Ryan’s theater training began at the Gainesville Theatre Alliance in northeast Georgia. He earned a BFA in theatre and English at New York University’s Tisch School of the Arts and an MFA in Interdisciplinary Arts at Goddard College, where his creative work focused on documentary performance practice and arts education. His other training and education includes courses in NYU’s Educational Theatre master’s program; the O’Neill Puppetry Conference and the Juniper Tree School for Puppetry Arts; the SITI Company’s summer intensive at Skidmore College; Theater Mitu’s South India Artist Intensive; and the semester Shakespeare Intensive at the Royal Academy of Dramatic Arts. He’s a student of Gurukkal Sivakumar in the Indian traditional martial art form kalaripayattu.

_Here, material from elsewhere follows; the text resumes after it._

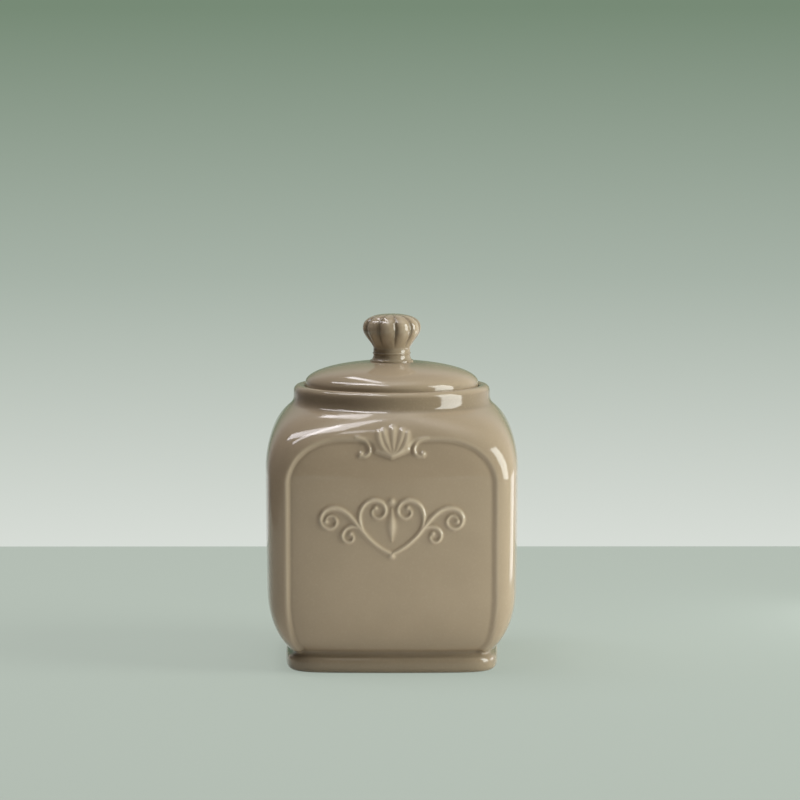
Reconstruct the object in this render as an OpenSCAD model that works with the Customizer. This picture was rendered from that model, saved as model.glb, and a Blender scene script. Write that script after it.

After his undergraduate training at NYU, Ryan moved from New York to Alaska in 2001 as an AmeriCorps volunteer for KNOM Radio in Nome, where he worked as morning show host and traveled in the Bering Strait region as Public Affairs Director. In Juneau, he designed and implemented the KTOO-JDHS Broadcast Journalism Program, a project teaching radio news production skills to Juneau high school students, and mentoring them as they created stories for air on KTOO’s Morning Edition.

Ryan grew up with four siblings as an Army brat living in various parts of the U.S. When he’s not in a theater, workshop space, or school, he likes to spend time in wild spaces, to stroll the neighborhood, and to drink a second (or third) cup of coffee.